Des inégalités qui se creusent
Selon une étude de l’Administration fédérale des contributions du 20 août 2019, la Suisse connaît « une croissance importante du montant total des fortunes durant ces dernières années, ainsi qu’une répartition de la richesse toujours plus inégale ». En 2015, 66,6% de la fortune privée est détenue par des millionnaires. Mais c’est dans le canton de Genève que l’inégalité des fortunes est la plus forte : 67% des contribuables y déclarent un patrimoine inférieur à 50’000 francs, tandis que 80% de la fortune privée est détenue par des millionnaires.

De 2003 à 2015, l’indice d’inégalité des fortunes a progressé de 4% en Suisse, et Vaud se distinguait comme le champion d’une telle évolution, juste derrière le Tessin et Obwald.
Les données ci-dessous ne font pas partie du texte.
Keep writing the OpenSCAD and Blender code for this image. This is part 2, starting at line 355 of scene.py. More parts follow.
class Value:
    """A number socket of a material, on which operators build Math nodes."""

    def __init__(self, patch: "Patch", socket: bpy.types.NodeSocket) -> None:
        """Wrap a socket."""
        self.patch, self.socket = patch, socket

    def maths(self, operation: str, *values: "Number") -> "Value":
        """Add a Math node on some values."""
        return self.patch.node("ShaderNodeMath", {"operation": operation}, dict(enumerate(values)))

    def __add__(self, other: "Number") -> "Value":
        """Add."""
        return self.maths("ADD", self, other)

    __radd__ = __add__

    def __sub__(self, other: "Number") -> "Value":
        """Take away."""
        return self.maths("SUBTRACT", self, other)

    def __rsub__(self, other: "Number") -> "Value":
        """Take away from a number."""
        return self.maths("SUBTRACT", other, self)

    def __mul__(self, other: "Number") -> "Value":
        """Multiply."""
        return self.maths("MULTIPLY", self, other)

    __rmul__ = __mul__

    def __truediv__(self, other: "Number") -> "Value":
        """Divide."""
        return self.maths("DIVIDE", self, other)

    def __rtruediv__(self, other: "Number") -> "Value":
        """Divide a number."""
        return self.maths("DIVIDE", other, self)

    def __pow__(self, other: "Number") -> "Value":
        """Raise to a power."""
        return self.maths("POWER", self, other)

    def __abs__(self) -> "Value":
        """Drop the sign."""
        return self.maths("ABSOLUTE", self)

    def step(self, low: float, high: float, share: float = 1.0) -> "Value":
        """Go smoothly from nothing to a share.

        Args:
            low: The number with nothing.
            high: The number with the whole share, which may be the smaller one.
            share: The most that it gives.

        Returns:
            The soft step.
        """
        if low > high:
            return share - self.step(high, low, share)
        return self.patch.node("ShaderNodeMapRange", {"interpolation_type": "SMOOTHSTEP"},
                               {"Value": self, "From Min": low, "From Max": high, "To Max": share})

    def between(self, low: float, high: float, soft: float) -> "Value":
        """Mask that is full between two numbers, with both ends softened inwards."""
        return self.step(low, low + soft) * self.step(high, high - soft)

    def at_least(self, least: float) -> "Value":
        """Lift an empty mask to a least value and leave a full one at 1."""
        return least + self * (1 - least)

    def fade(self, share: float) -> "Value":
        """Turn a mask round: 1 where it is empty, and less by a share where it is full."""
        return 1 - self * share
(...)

En suisse, 1% des plus grosses fortunes dépassaient le seuil des 2,7 millions en 2003, alors que ce même seuil était de 3,8 millions (+42,9%) en 2015.
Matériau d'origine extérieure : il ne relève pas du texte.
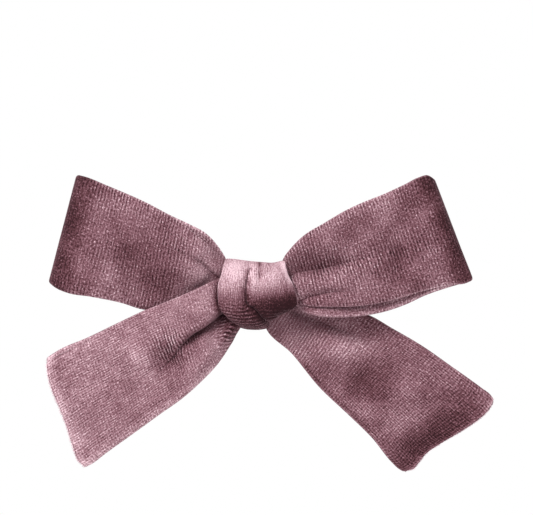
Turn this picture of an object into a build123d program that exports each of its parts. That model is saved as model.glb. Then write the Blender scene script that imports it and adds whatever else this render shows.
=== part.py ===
"""Velvet bow barrette: a soft bow bound to a metal squeeze-latch hair clip.

Row frame: X runs along the clip, +Z is up as the bow is worn, and the bow faces -Y. The origin
is the middle of the hair gap, between the base bar and the tension leaf. Millimetres.

The clip: an arched base bar, with a clasp arm and a tension leaf that both turn on one hinge pin,
and a two-pronged latch spring riveted to its other end. The prongs stand through a window in the
arm and hold it with outward hooks. Squeezed together, they let the arm swing open.

The bow: four spans of doubled velvet, two loops and two tails, gathered at the waist by turns of
thread. A velvet band is knotted round the waist and round the base bar, over a felt pad.
"""

import os
from math import cos, radians, sin

from build123d import *

# Clip, edge view: x along the bar, y through it
BAR_THICK = 0.8
BAR_WIDTH = 6.4
BAR_LEFT, BAR_RIGHT = -30.5, 32.0
ARCH_HALF = 21.0
ARCH_MID_Y = -3.2  # the bar's back face at the middle of the arch
FLAT_Y = 0.3  # the bar's back face at its two flat ends
SHEET = 0.8  # stamped steel of the hinge lugs and the arm's ears

# Hinge
PIN_X, PIN_Y, PIN_R = 30.0, 5.2, 0.6
RUNNING = 0.05  # radial clearance round the pin
PIN_HEAD_R, PIN_HEAD = 1.05, 0.45
LUG_R, EAR_R = 1.9, 1.6
SIDE_GAP = 0.1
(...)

De même, la croissance annuelle des recettes de l’impôt sur la fortune des cantons et des communes (+3,4%) a suivi celle du patrimoine (+3,6%). À Genève, l’impôt n’a pas suivi (+4,9% contre +6,5%), tandis qu’à Bâle Ville, il a été plus vite (+6,6% contre +3,0%). Genève a épargné ses possédants, sans doute grâce à l’introduction (2011) d’un « bouclier fiscal » au profit des multimillionnaires.

Les écarts de l’impôt cantonal et communal sur le patrimoine jouent un rôle secondaire sur la distribution des grandes fortune en Suisse, sauf peut-être à Zurich, qui dispose des « paradis fiscaux » de Zoug et de Schwyz. C’est pourquoi la croissance rapide et la concentration du patrimoine à Genève n’ont pas été dissuadées par la plus « forte » imposition des grosses fortunes.
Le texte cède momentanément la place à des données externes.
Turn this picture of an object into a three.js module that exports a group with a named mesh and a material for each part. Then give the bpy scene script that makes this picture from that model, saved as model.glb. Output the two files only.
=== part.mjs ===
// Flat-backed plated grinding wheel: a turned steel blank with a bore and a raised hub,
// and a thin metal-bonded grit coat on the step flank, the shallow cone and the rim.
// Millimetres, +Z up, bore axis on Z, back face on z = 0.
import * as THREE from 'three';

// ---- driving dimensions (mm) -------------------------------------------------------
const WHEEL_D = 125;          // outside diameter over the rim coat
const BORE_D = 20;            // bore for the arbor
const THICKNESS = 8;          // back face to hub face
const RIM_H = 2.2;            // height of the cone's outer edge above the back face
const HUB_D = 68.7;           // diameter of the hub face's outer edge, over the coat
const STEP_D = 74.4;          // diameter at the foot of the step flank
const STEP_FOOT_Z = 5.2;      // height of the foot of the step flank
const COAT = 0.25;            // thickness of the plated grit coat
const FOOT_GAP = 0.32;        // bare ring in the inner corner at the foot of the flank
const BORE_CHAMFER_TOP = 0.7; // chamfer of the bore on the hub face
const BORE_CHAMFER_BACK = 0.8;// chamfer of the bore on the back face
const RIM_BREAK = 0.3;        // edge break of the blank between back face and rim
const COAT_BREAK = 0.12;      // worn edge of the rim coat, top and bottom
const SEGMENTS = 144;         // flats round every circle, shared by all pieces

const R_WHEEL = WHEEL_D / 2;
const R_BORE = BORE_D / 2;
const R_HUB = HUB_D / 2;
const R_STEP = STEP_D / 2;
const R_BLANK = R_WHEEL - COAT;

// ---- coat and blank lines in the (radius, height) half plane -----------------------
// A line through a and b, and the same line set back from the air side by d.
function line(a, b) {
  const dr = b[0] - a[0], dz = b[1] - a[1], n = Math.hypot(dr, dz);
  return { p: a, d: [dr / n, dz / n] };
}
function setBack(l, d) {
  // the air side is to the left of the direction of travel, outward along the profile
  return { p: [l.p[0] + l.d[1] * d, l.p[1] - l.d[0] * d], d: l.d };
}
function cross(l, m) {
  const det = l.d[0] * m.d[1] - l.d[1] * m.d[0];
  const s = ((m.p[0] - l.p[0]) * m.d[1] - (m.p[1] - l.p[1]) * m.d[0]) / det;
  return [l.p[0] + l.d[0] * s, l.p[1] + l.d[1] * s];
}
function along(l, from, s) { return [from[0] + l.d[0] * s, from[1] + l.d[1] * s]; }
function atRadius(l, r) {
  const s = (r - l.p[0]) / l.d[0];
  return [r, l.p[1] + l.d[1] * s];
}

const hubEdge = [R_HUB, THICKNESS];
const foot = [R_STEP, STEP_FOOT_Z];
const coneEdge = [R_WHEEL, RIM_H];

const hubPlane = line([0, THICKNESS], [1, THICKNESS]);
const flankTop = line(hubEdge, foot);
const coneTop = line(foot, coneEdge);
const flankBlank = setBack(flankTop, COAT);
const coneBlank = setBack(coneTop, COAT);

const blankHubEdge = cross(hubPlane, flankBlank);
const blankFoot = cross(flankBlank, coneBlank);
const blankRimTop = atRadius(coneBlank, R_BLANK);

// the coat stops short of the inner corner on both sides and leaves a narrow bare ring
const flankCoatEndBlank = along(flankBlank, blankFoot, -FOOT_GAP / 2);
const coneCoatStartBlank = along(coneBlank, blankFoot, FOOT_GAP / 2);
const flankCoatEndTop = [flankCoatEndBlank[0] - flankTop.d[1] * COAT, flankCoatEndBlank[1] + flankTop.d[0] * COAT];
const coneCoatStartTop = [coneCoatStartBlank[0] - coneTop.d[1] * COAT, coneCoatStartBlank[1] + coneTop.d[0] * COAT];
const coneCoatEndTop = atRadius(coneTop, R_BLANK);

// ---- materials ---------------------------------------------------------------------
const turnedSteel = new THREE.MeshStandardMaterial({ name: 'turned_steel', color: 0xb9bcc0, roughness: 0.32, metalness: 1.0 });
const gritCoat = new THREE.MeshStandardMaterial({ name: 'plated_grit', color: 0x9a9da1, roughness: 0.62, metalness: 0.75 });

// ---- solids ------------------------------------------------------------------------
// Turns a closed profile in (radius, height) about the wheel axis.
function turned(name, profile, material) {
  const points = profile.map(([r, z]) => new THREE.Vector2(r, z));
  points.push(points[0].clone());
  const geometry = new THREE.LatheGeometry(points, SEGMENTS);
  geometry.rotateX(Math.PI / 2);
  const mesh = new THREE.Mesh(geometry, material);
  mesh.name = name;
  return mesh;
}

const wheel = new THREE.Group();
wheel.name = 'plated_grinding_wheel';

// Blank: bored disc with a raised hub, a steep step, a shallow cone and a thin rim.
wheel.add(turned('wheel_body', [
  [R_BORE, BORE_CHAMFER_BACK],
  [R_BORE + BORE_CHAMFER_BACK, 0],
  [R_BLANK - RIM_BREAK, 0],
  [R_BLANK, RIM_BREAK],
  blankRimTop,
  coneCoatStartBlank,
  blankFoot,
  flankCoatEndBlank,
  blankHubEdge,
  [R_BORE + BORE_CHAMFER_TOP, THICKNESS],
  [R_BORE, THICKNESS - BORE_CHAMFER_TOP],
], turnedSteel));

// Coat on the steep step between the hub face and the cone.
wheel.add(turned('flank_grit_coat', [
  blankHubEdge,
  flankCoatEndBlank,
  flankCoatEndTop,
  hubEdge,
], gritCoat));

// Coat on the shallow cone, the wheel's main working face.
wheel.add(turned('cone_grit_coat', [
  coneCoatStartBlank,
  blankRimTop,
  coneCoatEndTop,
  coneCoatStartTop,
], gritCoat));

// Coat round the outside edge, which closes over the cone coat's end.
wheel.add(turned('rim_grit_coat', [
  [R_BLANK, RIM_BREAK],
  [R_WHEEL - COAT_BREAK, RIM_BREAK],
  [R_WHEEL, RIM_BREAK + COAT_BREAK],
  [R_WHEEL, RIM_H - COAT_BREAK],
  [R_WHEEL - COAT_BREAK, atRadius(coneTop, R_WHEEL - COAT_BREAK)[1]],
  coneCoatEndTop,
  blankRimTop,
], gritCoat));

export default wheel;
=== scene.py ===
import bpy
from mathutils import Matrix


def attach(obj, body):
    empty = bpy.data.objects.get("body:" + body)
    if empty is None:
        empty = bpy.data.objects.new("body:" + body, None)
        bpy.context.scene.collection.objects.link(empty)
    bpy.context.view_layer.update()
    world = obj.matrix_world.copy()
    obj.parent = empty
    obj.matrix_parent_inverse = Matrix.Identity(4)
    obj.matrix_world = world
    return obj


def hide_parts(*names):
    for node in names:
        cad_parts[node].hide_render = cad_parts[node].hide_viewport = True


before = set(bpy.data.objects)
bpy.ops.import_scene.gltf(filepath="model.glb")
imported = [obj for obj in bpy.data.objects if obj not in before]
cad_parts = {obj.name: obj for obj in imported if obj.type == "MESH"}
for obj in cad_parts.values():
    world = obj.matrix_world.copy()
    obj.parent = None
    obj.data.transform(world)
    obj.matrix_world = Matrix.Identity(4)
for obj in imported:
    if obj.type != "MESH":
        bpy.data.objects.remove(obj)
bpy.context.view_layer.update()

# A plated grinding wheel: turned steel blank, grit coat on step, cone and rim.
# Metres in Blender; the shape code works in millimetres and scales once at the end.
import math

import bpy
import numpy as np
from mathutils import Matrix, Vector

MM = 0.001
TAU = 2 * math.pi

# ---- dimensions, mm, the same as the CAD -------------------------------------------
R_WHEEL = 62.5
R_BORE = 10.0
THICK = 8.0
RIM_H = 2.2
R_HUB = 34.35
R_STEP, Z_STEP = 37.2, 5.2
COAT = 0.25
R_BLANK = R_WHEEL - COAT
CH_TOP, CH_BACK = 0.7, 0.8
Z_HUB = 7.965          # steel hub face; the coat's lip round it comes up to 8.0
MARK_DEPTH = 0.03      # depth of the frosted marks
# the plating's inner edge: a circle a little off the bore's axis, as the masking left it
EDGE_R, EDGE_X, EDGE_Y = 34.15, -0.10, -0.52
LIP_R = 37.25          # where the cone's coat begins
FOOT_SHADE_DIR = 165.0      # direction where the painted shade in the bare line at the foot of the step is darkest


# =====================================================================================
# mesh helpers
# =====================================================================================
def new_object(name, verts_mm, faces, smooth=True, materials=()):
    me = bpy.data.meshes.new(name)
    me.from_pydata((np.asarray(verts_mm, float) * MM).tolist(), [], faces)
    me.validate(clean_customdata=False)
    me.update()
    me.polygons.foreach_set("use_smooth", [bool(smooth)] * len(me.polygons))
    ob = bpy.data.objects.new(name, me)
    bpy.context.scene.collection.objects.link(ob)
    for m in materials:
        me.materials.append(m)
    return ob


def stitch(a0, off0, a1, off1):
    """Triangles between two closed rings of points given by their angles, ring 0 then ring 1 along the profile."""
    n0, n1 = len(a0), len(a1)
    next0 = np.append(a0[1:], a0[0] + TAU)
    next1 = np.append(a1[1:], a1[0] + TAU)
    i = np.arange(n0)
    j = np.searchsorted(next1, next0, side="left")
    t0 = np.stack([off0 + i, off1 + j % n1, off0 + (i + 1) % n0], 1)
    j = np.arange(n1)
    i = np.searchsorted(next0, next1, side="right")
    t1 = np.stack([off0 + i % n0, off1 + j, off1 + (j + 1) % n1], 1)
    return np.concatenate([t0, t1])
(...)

Comme le montrait récemment le magazine Bilan, Genève se taille la palme d’or, avec 82 multimillionnaires (27%) sur les 300 plus riches de Suisse, contre 42 dans le canton de Vaud (14%) et 22 dans le Valais (7%), 2 à Fribourg et aucun à Neuchâtel.

Au niveau mondial, le marché des passeports, évalué à 25 milliards de dollars par an, est en plein essor. Le cabinet zurichois Hentley & Partners est le leader mondial en la matière (Bilan, déc. 2019). Contre espèces sonnantes et trébuchantes vous pouvez désormais vous offrir une nationalité quasi cotée en bourse (le passeport suisse arriverait en 6e position).

Les pressions des privilégié-e-s sur leurs alliés politiques
La fortune privée de la 3e des grandes banques privées genevoises, le Groupe Mirabaud, est évaluée par Bilan à 500-600 millions de francs, en hausse de 100 millions en 2019. Ceci a permis à l’Associé gérant senior de cette société, Yves Mirabaud, d’intervenir récemment directement dans la politique cantonale.

Le 4 juin 2018, il adressait une remontrance écrite au président du PDC genevois, Bertrand Buchs, au nom de sa banque et de la Fondation Genève place financière, en raison de ses attaques contre le magistrat PLR, Pierre Maudet (voir fac-similé ci-contre). Depuis lors, malgré le départ de Buchs des instances du PDC genevois, il n’aurait plus reçu d’argent du Groupe Mirabaud (die Zeit, 5 déc. 2019).

Suite à la découverte de ce document, les député-e-s d’Ensemble à Gauche ont adressé un courrier à M. Mirabaud, que vous découvrirez ci-dessous:

Il est grand temps de mener une campagne démocratique contre l’emprise de l’argent sur la politique, qui exige une transparence absolue du financement des partis, des candidat·e·s et des élu·e·s et une lutte sans concession contre toutes les formes de corruption, dont Genève est une plaque tournante.